I mentioned Richard Conte a few days ago as the Nazi spy in 13 Rue Madeleine. He's appearing again on the Fox Movie Channel in the crime drama Cry of the City, at 6:00 AM ET July 7.

Conte stars as Martin Rome, a hoodlum from Little Italy who's constantly on the wrong side of the law. He's currently in a hospital prison ward, having been wounded in a gunfight during which he killed a police officer -- which the police think is the worst possible crime you can commit. One of the police detectives, Lt. Candella (Victor Mature), suspects that Rome is involved in another crime, a jewel robbery that ended in murder, and spends the entire movie trying to figure out Rome's role in that crime. It seems as though Candella may have some information from Rome's lawyer, and Marty fears that this information is going to implicate one of his many past girlfriends. In a panic, Marty escapes from the prison ward, and gets his current girlfriend (Shelley Winters) to ferry him around the city in search of a doctor who will treat him without reporting the gunshot wound....

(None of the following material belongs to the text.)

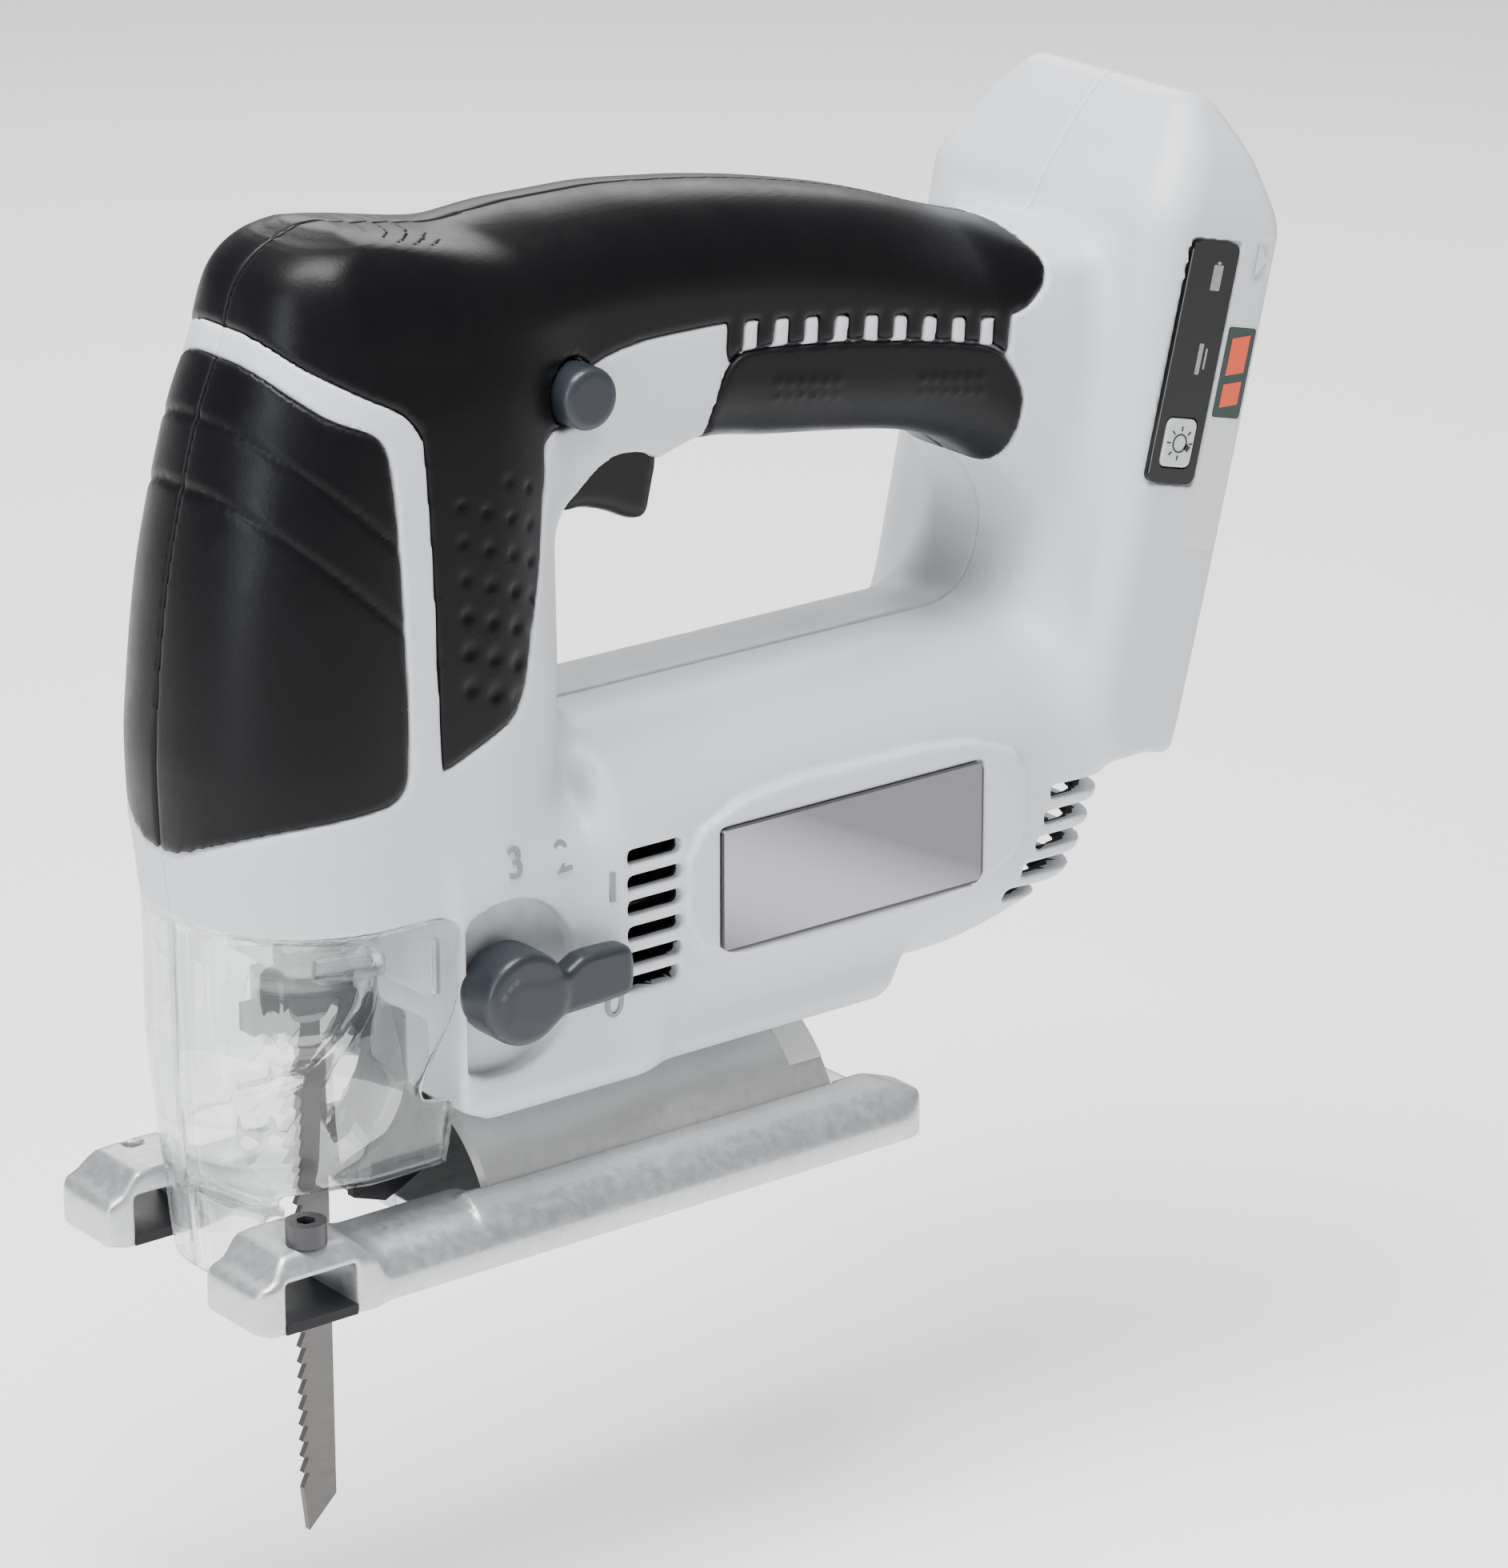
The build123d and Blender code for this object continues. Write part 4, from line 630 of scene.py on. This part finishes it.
# overmoulded rubber, each region an outline in side view
front_pad = [(-45, 62), (-31, 70), (-28.2, 74.6), (-27.2, 78), (-25.6, 80.8), (-22, 83.4), (-17, 85.2),
             (-10, 86.4), (3.1, 87.9),
             (3.7, 100), (3.7, 143), (2.2, 149.2), (-5.6, 152.4), (-10, 156.4), (-13.4, 160.4), (-20, 167),
             (-45, 185)]
grip = [(-40, 192), (-13.0, 166.6), (-8.0, 161.0), (0, 155.9), (7.0, 152.3), (10.2, 148.0), (10.3, 143),
        (9.8, 91.2), (12, 91.6), (23.8, 96.6), (27.4, 99.4), (30.2, 109.6), (34.2, 123), (35.4, 138),
        (35.6, 142.0), (38.5, 143.6), (42, 142.4), (46.6, 146), (47.4, 151.6), (52.6, 153.4), (60, 154.6),
        (80, 154.6), (110, 150.6), (136.6, 145.2), (143, 145.6), (147.4, 149.6), (148.4, 154), (146.8, 158.6),
        (143.2, 163.4), (140, 190)]
finger = [(74.7, 137.0), (75.2, 141.4), (77.0, 146.0), (80.6, 149.2), (108, 146.0), (136.8, 140.4),
          (140.2, 136.0), (143.2, 130.4), (142.2, 124.4), (141, 110), (126, 108), (100, 112), (80, 118),
          (78, 130)]


def region(outline, rounds=2):
    return outline_field(outline, X[:, 0, :], Z[0, :, :], rounds)[:, None, :]


def rubber_of(place, lift=0.0, edge=0.8):
    """The rubber skin over a region, its rim rounded over."""
    return smooth_max(np.maximum(solid - lift, -(solid + skin)), place, edge)


# ribs of the light strip between grip and finger grip
strip = []
for k in range(10):
    along_strip = k / 9.0
    x = 79.5 + along_strip * (138.5 - 79.5)
    z = 152.6 - along_strip * (152.6 - 142.6)
    strip.append([(x - 1.6, z + 5), (x + 1.9, z + 5), (x + 1.1, z - 5), (x - 2.4, z - 5)])
ribs = None
for outline in strip:
    one = region(outline, 1)
    ribs = one if ribs is None else np.minimum(ribs, one)

pad_place, grip_place, finger_place = region(front_pad), region(grip), region(finger, 2)
grip_place = np.minimum(grip_place, np.maximum(ribs, -(finger_place - 0.5)))

# grooves across the front pad, and dimples down the pillar
groove_one = np.abs(Z - 150.6 - np.minimum(0, (-17.6 - X) * 0.95))
groove_two = np.abs(Z - 139.4 - np.minimum(0, (-20.4 - X) * 0.95))
grooves = np.minimum(groove_one, groove_two)
pad_lift = -0.45 * np.exp(-(grooves / 0.75) ** 2)
dimples = 0.0
for column, column_x in enumerate((16.2, 21.2, 26.2, 30.6)):
    for row in range(7):
        z = 98.4 + 3.1 * (column % 2) + 6.2 * row + 0.22 * (column_x - 16)
        if z < 100 or z > 138 or (column == 3 and z < 110):
            continue
        size = 1.45 - 0.021 * (z - 100)
        dimples = dimples - 0.5 * np.exp(-(((X - column_x) ** 2 + (Z - z) ** 2) / size**2) ** 1.5)
bumps = 0.0
for row in range(2):
    for group in (88.0, 120.0):
        for k in range(6):
            x = group + 2.6 * k
            z = 143.2 - 0.155 * (x - 80) - 2.6 * row
            bumps = bumps + 0.42 * np.exp(-((X - x) ** 2 + (Z - z) ** 2) / 0.7**2)
cup = np.where(side > 12, 1.0, 0.0)

pads = {
    "front_pad": (rubber_of(pad_place, pad_lift), "grip_rubber", None),
    "grip": (rubber_of(grip_place, dimples * cup, 0.6), "grip_rubber", None),
    "finger_grip": (rubber_of(finger_place, 0.25 + bumps * cup, 0.8), "grip_rubber", None),
}
gap = 0.16
taken = np.minimum(np.minimum(pad_place, grip_place), finger_place) - gap
pocket = np.maximum(taken, -(solid + skin + 0.02))
shell = smooth_max(shell, -pocket, 0.3)
shell = smooth_max(shell, -openings, 0.35)
half_cut = smooth_max(Y + 0.04, Y + 0.04, 0.0001)


def closed_half(field):
    return smooth_max(field, half_cut, 0.35)


# ---- left side ----------------------------------------------------------------------------

knob_x, knob_z = 22.0, 49.8
lock_x, lock_z = 43.5, 148.5
recess = smooth_max(np.hypot(X - knob_x, Z - knob_z) - 16.0, 25.1 - side, 0.5)
recess = np.maximum(recess, -(X - 14.9))
knob_hole = np.hypot(X - knob_x, Z - knob_z) - 3.1
seat = np.maximum(np.maximum(post(knob_x, knob_z, 17.6, 23.4, 27.0), 14.0 - X), solid)
lock_cup = np.maximum(post(lock_x, lock_z, 8.2, 15.2), solid + skin + 0.1)
lock_well = np.minimum(post(lock_x, lock_z, 5.85, 13.0), post(lock_x, lock_z, 2.6, 10.0))
panel_cut = box3(BACK, side, ALONG, (-21.7, 32.98, 49.8), (-9.8, 60, 94.2), 0.1)
light_cut = box3(BACK, side, ALONG, (-19.6, 27.5, 52.8), (-11.9, 60, 62.2), 0.2)
arrow_cut = box3(BACK, side, ALONG, (-5.6, 33.3, 87.4), (-2.0, 60, 95.0), 0.5)
detents = 9.0
for angle in (37, 64, 92):
    a = math.radians(angle)
    spot = np.sqrt((X - knob_x - 12.9 * math.cos(a)) ** 2 + (Z - knob_z - 12.9 * math.sin(a)) ** 2
                   + (side - 26.9) ** 2) - 2.4
    detents = np.minimum(detents, spot)

left = np.minimum(np.minimum(shell, seat), lock_cup)
left = smooth_max(left, -recess, 0.5)
left = smooth_max(left, -detents, 0.3)
left = smooth_max(left, -np.maximum(knob_hole, 20 - side), 0.2)
left = smooth_max(left, -np.minimum(np.minimum(lock_well, panel_cut), np.minimum(light_cut, arrow_cut)), 0.3)
half_faces = 0.55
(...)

Truth be told, most of the plot is beside the point, as the story is more about the characters, and stock characters abound here: the boy who grew up to be a cop; his friend who ended up on the wrong side of the law; the kid brother who idolizes his hoodlum brother; the Stereotypical Italian Mother; and various femmes fatales. In addition to Winters, there's Debra Paget, and; as a criminal accomplice running a massage parlor as a front, Hope Emerson.

All of the performances are good (especially the underrated Hope Emerson), but the story is a bit too by-the-numbers to be a truly great movie. Fox released this in 1948. In the years just after World War II, while MGM were turning out light fare like Freed Unit musicals to try to get America to forget the dark days of the war that was over, Fox was making a lot of more realistic movies, along the lines of what Warner Brothers had done in the early 1930s. I've mentioned all those Fox docudramas before, but there were also movies tackling the new social problems of the day like Gentleman's Agreement and No Way Out. Cry of the City is competent, but unfortunately gets lost in a sea of superior product from the same studio.

That isn't to say that Cry of the City isn't worth seeing. It's well worth a view. It hasn't been released to DVD in the US, either, so you'll either have to catch it on the Fox Movie Channel tomorrow, or find a DVD from abroad.